Keep in mind that these past events do not have a connection with the present time. Consequently, the most common time markers used with this tense are:

“Ayer” = (Yesterday)

“Anoche” = (Last night)

“Antes de Ayer” = (The day before yesterday)

“El otro día” = (The other day)

“El lunes”/“el jueves pasado” = (On Monday/ last Thursday ).

You can also use any other expression that describes a concrete day:

“La semana pasada” = (Last week)

“El mes pasado” = (Last month)

“El año pasado” = (Last year)

“Hace 5 años” = (5 years ago). This time marker is very flexible so you can change the number “5” for any other number you need to use.

En” + “año” = (In + Year) i.e “En 1950”

“El” + “fecha” = (The + Date) i.e. “El 19 de abril de 1955”.

Finally, the time markers we use with imperfect past are those that describe events that last in time. They do not describe punctual moments.

The typical time markers Spanish speakers use with this tense are listed below:

“Habitualmente” = (Habitually)

“Normalmente” = (Usually)

“Cuando era pequeño”/”joven” = (When I was little/young)

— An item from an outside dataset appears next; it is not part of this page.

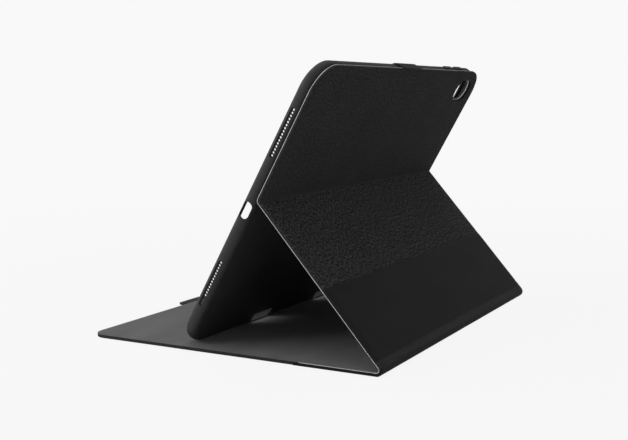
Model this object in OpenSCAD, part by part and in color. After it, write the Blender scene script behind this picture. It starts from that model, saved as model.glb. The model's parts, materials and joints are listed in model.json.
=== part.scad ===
// Folio stand case for a large tablet, standing open in its landscape viewing pose.
// A moulded tray holds the tablet. The upper half of the folio's back panel is glued to the tray,
// and the lower half folds out behind it as a kickstand that ends at the spine strip. The front
// cover lies flat on the table, lining up, and the tray's lower edge stands on it.
// X runs along the long side, +Y is the spine side, -Y is the front cover's free edge, +Z is up.

/* [Tablet] */
// Length of the tablet that the tray fits
tablet_l = 280.6; // [240:0.1:320]
// Width of the tablet
tablet_w = 214.9; // [170:0.1:240]
// Thickness of the tablet
tablet_t = 5.9; // [5.2:0.1:9]
// Corner radius of the tablet
tablet_r = 18; // [10:0.5:24]

/* [Tray] */
// Gap left round the tablet
tray_fit = 0.3; // [0.1:0.05:0.6]
// Thickness of the tray's side walls
wall_t = 1.9; // [1.7:0.1:3]
// Thickness of the tray's back
back_t = 1.5; // [1.2:0.1:2.5]
// Thickness of the lip that holds the tablet's front edge
lip_t = 1.2; // [0.8:0.1:2]
// How far the lip reaches in over the tablet's face
lip_in = 2; // [1:0.1:4]
// Rounding of the tray's outer back edge
back_round = 4.4; // [2:0.1:4.6]
// Rounding of the tray's outer front edge
front_round = 3.4; // [2:0.1:3.6]

/* [Openings] */
// Length of the charging port's cutout
port_l = 12.6; // [10:0.1:16]
// Height of the charging port's cutout
port_h = 6.6; // [5:0.1:7]
// Holes in each speaker row
speaker_holes = 16; // [8:1:18]
// Distance between speaker holes
speaker_pitch = 2.23; // [2:0.01:2.4]
// Diameter of a speaker hole
speaker_d = 1.5; // [0.8:0.1:1.6]
// Distance from the port to the middle of each speaker row
speaker_offset = 58.4; // [50:0.1:62]
// Length of the camera opening
camera_l = 28; // [20:0.5:34]
// Height of the camera opening
camera_h = 18.5; // [12:0.5:24]
// Distance from the camera opening's middle to the tray's side edge
camera_side = 26; // [22:0.5:32]
// Distance from the camera opening's middle to the tray's top edge
camera_top = 17; // [16:0.5:22]
// Length of each window in the lower edge of the tray's back
window_l = 26; // [15:0.5:40]
// Height of each window
window_h = 7; // [5:0.5:10]
// Distance of each window's middle from the tray's middle
window_offset = 48.5; // [35:0.5:80]

/* [Folio] */
// How far the folio's panels pass the tray at each side
overhang = 0.6; // [0.6:0.1:2]
// Thickness of the lining
lining_t = 0.8; // [0.6:0.1:1.2]
// Thickness of the stiffening boards
board_t = 1.4; // [1.2:0.1:2]
// Thickness of the outer skin over the boards
skin_t = 0.8; // [0.6:0.1:1.2]
// Margin from a panel's edge to its board
board_margin = 4; // [3:0.5:8]
// Width of the spine strip
spine_w = 11.5; // [10:0.5:16]
// Length of the front cover from the spine to its free edge
cover_l = 232.6; // [215:0.1:260]
// Corner radius of the front cover's free corners
cover_r = 11; // [5:0.5:20]
// Reach of the smooth band on each side of the spine corner
band_reach = 63; // [40:0.5:90]

/* [Stand pose] */
// Share of the tray's width that lies below the fold
fold_share = 0.554; // [0.5:0.002:0.6]
// How much longer the kickstand panel is than the part of the tray that it covers
flap_extra = 1.2; // [1:0.1:8]
// Angle that the tray leans back from upright
lean = 29.4; // [22:0.1:36]

/* [Closure] */
// Width of the closure tab
tab_w = 32; // [25:1:70]
// How far the closure tab reaches past the free edge
tab_reach = 12; // [8:0.5:30]
// Width of the strap over the tray's top edge
strap_w = 32; // [15:1:50]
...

“En aquella epoca” = (At that time)

“Cuando tenía + edad” = (When I was + age) i.e “Cuando tenía 10 años”.

“Cada día” = (Each day/ Every day)

“Todos los días” = (Every day)

The last thing you should learn is how to place time markers in a sentence.

In general, you can place time markers at the beginning of the sentence, in the middle, or at the end. Usually, Spanish speakers place time markers before the main verb if they use present perfect or imperfect past.

Nevertheless, when using the indefinite past, the time marker could go before or after the main verb.

You can practice with some activities, click here!

Time markers in Spanish

In summary, as you may realize, using time markers is quite simple. However, there are lots of them. For that reason, you’ll need to start practicing as soon as possible.

Adding time markers to your vocabulary will help you improve not only your speaking skills but how you communicate.

Providing clear information is important to avoid misunderstandings. So, don’t hesitate to use time markers when speaking Spanish.